Al mantener en manos republicanas Estados tan importantes como Florida o Tejas, Bush ha dado un paso hacia la reelección. Sigue perseguido, sin embargo, por la sombra de su padre, que a sólo un año de buscar su segundo mandato, en 1991, acababa de ganar triunfalmente una guerra (como puede ocurrirle a su hijo si le salen bien las cosas en Irak), disfrutaba de una popularidad inmensa y parecía tan invencible que los principales aspirantes demócratas renunciaron a medirse con él. Entonces apareció un desconocido llamado Bill Clinton, gobernador de Arkansas, un Estado insignificante, y le derrotó atrayéndose a los mismos votantes blancos y suburbanos que una década antes se habían entregado a la revolución conservadora.

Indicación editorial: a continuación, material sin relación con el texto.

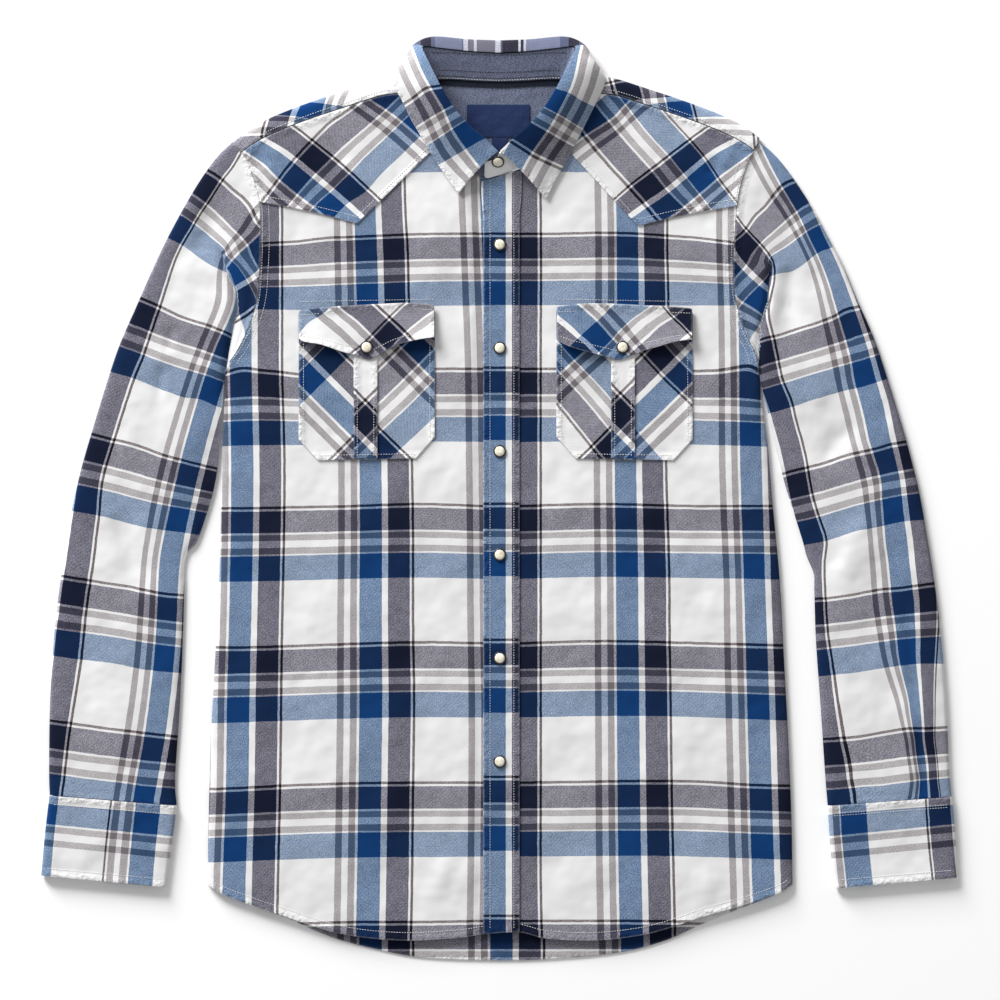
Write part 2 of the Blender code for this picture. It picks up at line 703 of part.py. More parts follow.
def pocket(side):
    """The patch pocket with two cut lower corners, its top edge under the flap."""
    centre = POCKETS[side][0]
    heights = spaced((POCKET_BOTTOM_Y, 0), (POCKET_BOTTOM_Y + POCKET_CORNER, 1), (POCKET_TOP_Y - 5, 5))
    rows = []
    for y in heights:
        cut = max(POCKET_CORNER - (y - POCKET_BOTTOM_Y), 0) * 0.9
        places = [centre + (POCKET_HALF_WIDTH - cut) * u for u in (-1, -0.5, 0, 0.5, 1)]
        rows.append([pocket_place(side, x, y, SEAM + OVERLAY) for x in places])
    return cloth("pocket_" + side, rows, OVERLAY)


def pocket_pleat(side):
    """The pleat strip down the middle of the pocket."""
    middle = POCKETS[side][1]
    rows = []
    for y in spaced((POCKET_BOTTOM_Y + 1, 0), (POCKET_TOP_Y - 8, 5)):
        places = (middle - PLEAT_HALF_WIDTH, middle + PLEAT_HALF_WIDTH)
        rows.append([pocket_place(side, x, y, 2 * (SEAM + OVERLAY)) for x in places])
    return cloth("pocket_pleat_" + side, rows, OVERLAY)


def flap_point(side, u, v):
    """A point on the flap's outer face: across u from -1 to 1 and down v from 0 to 1."""
    centre, _, point = POCKETS[side]
    x = centre + FLAP_HALF_WIDTH * u + (point - centre) * (1 - u * u) * v
    share = (0.5 + 0.5 * math.cos(math.pi * u)) ** 1.2
    drop = mix(FLAP_SIDE_DROP, FLAP_POINT_DROP, share)
    gape = FLAP_GAPE * v * v * math.sin(math.pi * min(abs(u) / 1.5, 0.5)) ** 2
    return pocket_place(side, x, POCKET_TOP_Y - drop * v, 3 * (SEAM + OVERLAY) + gape)


def pocket_flap(side):
    """The pointed flap that covers the pocket's mouth, held down by its snap."""
    across = [k / 6 for k in range(-6, 7)]
    rows = [[flap_point(side, u, v) for u in across] for v in (1, 0.8, 0.55, 0.25, 0)]
    return cloth("pocket_flap_" + side, rows, OVERLAY)


def turned(name, profile, finish):
    """A closed ring or button turned about +Z from (radius, height) points."""
    builder = bmesh.new()
    rings = []
    for radius, height in profile:
        if radius == 0:
            rings.append([builder.verts.new((0, 0, height))])
            continue
        angles = (2 * math.pi * k / SNAP_SIDES for k in range(SNAP_SIDES))
        rings.append([builder.verts.new((radius * math.cos(a), radius * math.sin(a), height)) for a in angles])
    closed = profile[0][0] > 0
    pairs = list(zip(rings, rings[1:] + rings[:1])) if closed else list(zip(rings, rings[1:]))
    for low, high in pairs:
        for k in range(SNAP_SIDES):
            n = (k + 1) % SNAP_SIDES
            corners = [low[k % len(low)], low[n % len(low)], high[n % len(high)], high[k % len(high)]]
            builder.faces.new(list(dict.fromkeys(corners)))
    bmesh.ops.recalc_face_normals(builder, faces=builder.faces)
    return add_object(name, builder, finish)


def snap(name, seat, tilt=0.0):
    """A pearl snap on its seat: a metal ring sewn through the cloth, and the cap inside it."""
    outer, inner, high = RING_RADIUS, RING_INNER, RING_HEIGHT
    ring = turned("snap_ring_" + name, ((inner, 0), (outer, 0), (outer, high * 0.7), (outer - 0.5, high), (inner, high)), "ring")
    low = 0.1
    cap_profile = ((0, low), (CAP_RADIUS, low), (CAP_RADIUS, 1.3), (CAP_RADIUS * 0.62, CAP_HEIGHT * 0.9), (0, CAP_HEIGHT))
    cap = turned("snap_cap_" + name, cap_profile, "pearl")
    place = Matrix.Translation(seat * MM) @ Matrix.Rotation(tilt, 4, "X")
    for piece in (ring, cap):
        piece.matrix_world = place


def snaps():
    gap = Vector((0, 0, 0.3))
    for k in range(FRONT_SNAPS):
        y = FIRST_SNAP_Y - k * SNAP_PITCH
        top = max(front_height(SNAP_X + d, y + e) for d in (-6, 0, 6) for e in (-6, 0, 6))
        snap(f"front_{k + 1}", Vector((SNAP_X, y, top + SEAM + OVERLAY)) + gap)
    for side in POCKETS:
        v = FLAP_SNAP_DROP / FLAP_POINT_DROP
        near = [flap_point(side, u, v + w) for u in (-0.1, 0, 0.1) for w in (-0.12, 0, 0.12)]
        seat = flap_point(side, 0, v)
        seat.z = max(point.z for point in near)
        snap("pocket_" + side, seat + gap)
    foot, roll = (Vector(COLLAR[0][COLLAR_COLUMNS.index(c)]) for c in ("foot_left", "roll"))
    share = (NECK_SNAP[1] - foot.y) / (roll.y - foot.y)
    slope = math.atan2(roll.z - foot.z, roll.y - foot.y)
    outward = Vector((0, -math.sin(slope), math.cos(slope)))
    seat = foot.lerp(roll, share) + outward * NECK_SNAP_LIFT
    seat.x = NECK_SNAP[0]
    snap("neck", seat, slope)


# --- Inside the neck ----------------------------------------------------------------------------


def lying(name, low_y, high_y, half_width, lift, wall, finish, middle=0.0):
    """Flat cloth inside the neck, between two edges given as functions of x."""
    rows = []
    for v in spaced((0, 0), (1, 3)):
        row = []
        for x in spaced((middle - half_width, 0), (middle + half_width, 8)):
            row.append((x, mix(low_y(x), high_y(x), v), lift + wall))
        rows.append(row)
    return cloth(name, rows, wall, finish)


def inside_neck():
    """The yoke's facing, the tape over the neck seam, and the two plain labels on the facing."""
    on_yoke = CLOTH + SEAM
    on_facing = on_yoke + OVERLAY + SEAM

    def seam_y(x):
        return stand_foot_y(x) - 0.2

    lying("yoke_facing", lambda x: FACING_LOW_Y, seam_y, FACING_HALF_WIDTH, on_yoke, OVERLAY, "chambray")
    tape = TAPE_HALF_WIDTH, on_facing, LABEL_WALL, "label"
    lying("neck_tape", lambda x: seam_y(x) - TAPE_HEIGHT, lambda x: seam_y(x) - 0.5, *tape)
    for name, (low_x, low_y, high_x, high_y) in (("label_blank", LABEL), ("size_tab", SIZE_TAB)):
        half, middle = (high_x - low_x) / 2, (high_x + low_x) / 2
        lying(name, lambda x: low_y, lambda x: high_y, half, on_facing, LABEL_WALL, "label", middle)


def centre_on_origin():
    """Move every piece alike, so that the origin is the middle of the shirt's underside."""
    bpy.context.view_layer.update()
    pieces = list(bpy.context.scene.objects)
    corners = [piece.matrix_world @ Vector(corner) for piece in pieces for corner in piece.bound_box]
    middle = [(min(axis) + max(axis)) / 2 for axis in list(zip(*corners))[:2]]
    for piece in pieces:
        piece.matrix_world = Matrix.Translation((-middle[0], -middle[1], 0)) @ piece.matrix_world


def main():
    for item in list(bpy.data.objects):
        bpy.data.objects.remove(item)
    back_panel()
    back_yoke()
    front_panel("right", UNDER_FRONT_EDGE)
    front_panel("left", UPPER_FRONT_EDGE)
    for side in ("right", "left"):
        front_yoke(side)
        pocket(side)
        pocket_pleat(side)
        pocket_flap(side)
    sleeve("right", SLEEVE_RIGHT)
    sleeve("left", SLEEVE_LEFT)
    cuff("right", CUFF_RIGHT)
    cuff("left", CUFF_LEFT)
    collar_stand()
    collar_leaf()
    placket()
    snaps()
    inside_neck()
    centre_on_origin()


main()
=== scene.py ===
"""A western snap shirt, pressed and laid flat on its back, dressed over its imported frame.

The shirt's front is up, its collar is towards +Y and the wearer's left side towards +X. Lengths are
millimetres until a mesh is made. The sections follow the shirt as it is sewn together.
"""

import math

import bmesh
import bpy
import numpy as np
from mathutils import Matrix, Vector
from mathutils.bvhtree import BVHTree


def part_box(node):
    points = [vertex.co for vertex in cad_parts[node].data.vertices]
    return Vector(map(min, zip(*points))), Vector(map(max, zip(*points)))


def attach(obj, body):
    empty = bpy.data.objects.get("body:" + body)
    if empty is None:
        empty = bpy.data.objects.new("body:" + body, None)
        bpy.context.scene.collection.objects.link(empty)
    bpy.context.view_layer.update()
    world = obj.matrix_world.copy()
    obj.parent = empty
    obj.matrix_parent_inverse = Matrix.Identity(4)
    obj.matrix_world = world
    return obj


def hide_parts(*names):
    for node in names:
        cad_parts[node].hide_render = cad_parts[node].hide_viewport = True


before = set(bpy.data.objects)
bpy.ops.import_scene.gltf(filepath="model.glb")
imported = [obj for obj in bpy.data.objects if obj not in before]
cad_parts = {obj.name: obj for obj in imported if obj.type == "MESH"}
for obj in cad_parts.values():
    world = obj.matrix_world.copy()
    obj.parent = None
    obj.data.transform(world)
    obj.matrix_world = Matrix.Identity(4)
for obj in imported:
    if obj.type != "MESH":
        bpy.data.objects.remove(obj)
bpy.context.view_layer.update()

# === Table, light and camera =====================================================================
# A shirt is shown on a white table, looked at from straight above. The light is a broad soft box
# beyond the wearer's right shoulder, with white walls all round that fill the shadows.

TABLE_SIZE, TABLE_DROP = 6000.0, 0.4
VIEW_WIDTH, VIEW_DISTANCE, SHIRT_LEVEL = 940.0, 10000.0, 5.0
VIEW_CENTRE, SENSOR_WIDTH, FAR_CLIP = (0.94, -1.22), 36.0, 100.0
LIGHT_PLACE, LIGHT_SIZE, LIGHT_POWER = (-4300.0, 6500.0, 2900.0), 3600.0, 1405.0
WALL_BRIGHTNESS = 0.46
TABLE_WHITE, TABLE_PALER = "#F4F4F4", "#FAFAFA"
MM = 0.001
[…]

'Un tercio de los estadounidenses se define como independientes, recuerda el profesor Anderson. 'Ahora mismo la gente se siente en guerra, está atemorizada por los atentados del 11-S y está más interesada por la seguridad que por las libertades; en cualquier caso, parece confiar, por el momento, en el liderazgo de Bush', indica por su parte David Brady, profesor de Ciencias Políticas en la Universidad de Stanford.

El presidente norteamericano, George W. Bush, rodeado de simpatizantes en una intervención electoral el pasado fin de semana.
El presidente norteamericano, George W. Bush, rodeado de simpatizantes en una intervención electoral el pasado fin de semana.ASSOCIATED PRESS

¿Un futuro demócrata?

La actual hegemonía republicana, en el sentido de fijar las reglas del juego político, comenzó en 1980 con Ronald Reagan. Antes de él, los demócratas habían sido hegemónicos durante 50 años. ¿Se acerca una nueva era demócrata? Esa hipótesis circula por medios políticos y académicos, alimentada por los cambios demográficos (especialmente la 'oleada' hispana) y la transformación económica. Un libro de reciente aparición, La emergente mayoría demócrata, sostiene que la creciente diversidad racial, el auge de la representación femenina en todas las esferas sociales, la expansión del sector terciario en la era posindustrial y la gradual desaparición de las divisiones entre centros urbanos empobrecidos y suburbios acomodados, engullidas por igual por las nuevas y gigantescas áreas semiurbanas, conducirán a un vuelco favorable a los demócratas. 'En cuestión de unos años, en 2005 o 2010, este país será terreno fértil para el centrismo progresista del Partido Demócrata', afirman los autores, John Judis, director de la revista The New Republic, y Ruy Teixeira, investigador político de la Century Foundation.Distintos especialistas consideran que las tesis de Judis y Teixeira no son descabelladas. 'El voto hispano ofrece grandes esperanzas a los demócratas', indica el profesor David Anderson. En efecto, los inmigrantes procedentes del sur se mantienen tercamente en el bando demócrata y no olvidan que hace una década los republicanos de California intentaron aprobar una legislación xenófoba. Anderson puntualiza, sin embargo, que también los republicanos, empezando por George W. Bush, son cada vez más conscientes de la importancia electoral de los hispanos, y hacen todo lo que pueden para atraérselos.La mayoría demócrata, en cierta forma, existe ya. Las mujeres son mayoritariamente demócratas. Y el 90% de los negros, casi un tercio de la población, se declara demócratas. El problema es movilizarlos hacia las urnas, en un país aquejado de un abstencionismo sistemático (la mitad de los registrados, como promedio nacional, se desentiende de las elecciones desde hace más de 20 años), y atajar los recortes del censo. En la gran mayoría de los Estados, los ciudadanos condenados por un delito penal pierden para siempre el derecho de voto. En el caso de los negros, esta circunstancia afecta a uno de cada siete varones.